I am not a professor of electric engineering, but I listened to them very well when they tried to make me an engineer ;-) The best non-technical way of thinking about what will happen is to imagine yourself being the lightning bolt coming down for your boat. You want to get to ground and you want to do that as easy as possible. You don't need conductors because you have enough power to create them from air (ionizing the air) but conductors make it easier so if available you use them. You reach the masthead and you have the mast itself and the stays/shrouds as easy paths. You split forces and take all of them down. Now you come to the lower end, what do you find? Hopefully copper conductors ending in thick bronze plates under water. If there's no conductor, you will ionize the air again, seeking for the easiest path down to ground. Hopefully your body isn't near because that is a far better conductor than air. For a monohull, it's easy to make a permanent path from the bottom of the mast to ground, for cat's it's much harder and often only a temporary solution, which should be deployed while at anchor or moored, is possible.

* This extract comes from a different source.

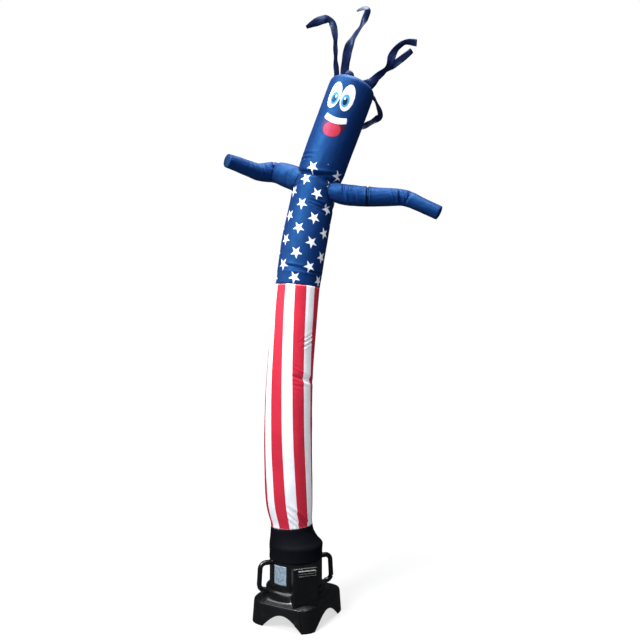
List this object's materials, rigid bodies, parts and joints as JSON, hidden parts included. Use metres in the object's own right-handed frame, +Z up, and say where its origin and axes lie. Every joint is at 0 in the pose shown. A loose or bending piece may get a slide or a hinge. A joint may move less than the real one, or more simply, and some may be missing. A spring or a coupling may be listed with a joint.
{
  "type": "inflatable air dancer with blower",
  "caption": "Tall wind dancer of coated cloth: striped tube, starred chest, simple smiling face, bent arms and ribbon hair, sleeved over a black moulded blower.",
  "frame": {"origin": "middle of the whole part's footprint box, on the surface it stands on", "axes": "+Z up along the tube; +X towards the dancer's right-hand side in the picture, where its long arm points; -Y towards the viewer, the side with the face"},
  "size_m": [2.1537, 0.8932, 6.0871],
  "materials": {
    "black_cloth": "black coated polyester, soft sheen",
    "striped_cloth": "red and white lengthwise stripes, thin coated polyester",
    "blue_cloth": "blue with white stars, thin coated polyester",
    "ribbon_cloth": "dark blue ribbon cloth, slight shine",
    "black_plastic": "black moulded plastic, fine grain",
    "pale_plate": "blank pale plate, satin"
  },
  "bodies": {
    "root": {"base_sleeve": "black_cloth", "striped_tube": "striped_cloth", "star_tube": "blue_cloth", "arm_left": "blue_cloth", "arm_right": "blue_cloth", "hair_1": "ribbon_cloth", "hair_2": "ribbon_cloth", "hair_3": "ribbon_cloth", "hair_4": "ribbon_cloth", "hair_5": "ribbon_cloth", "hair_6": "ribbon_cloth", "blower_base": "black_plastic", "blower_collar": "black_plastic", "blower_barrel": "black_plastic", "control_box": "black_plastic", "handle_left": "black_plastic", "handle_right": "black_plastic", "intake_grille": "black_plastic", "rating_plate": "pale_plate"}
  },
  "joints": []
}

Chains or wires hanging overboard from the shrouds and mast provide a path.

The "brush" type dissipaters are a different thing. I do not believe the claims that they can prevent a lightning strike, but I do believe that when properly installed, they do help to make you less attractive so that hopefully the strike seeks another, easier target. Properly installing them means that they must be grounded. No ground means they are useless.

cheers,
Nick.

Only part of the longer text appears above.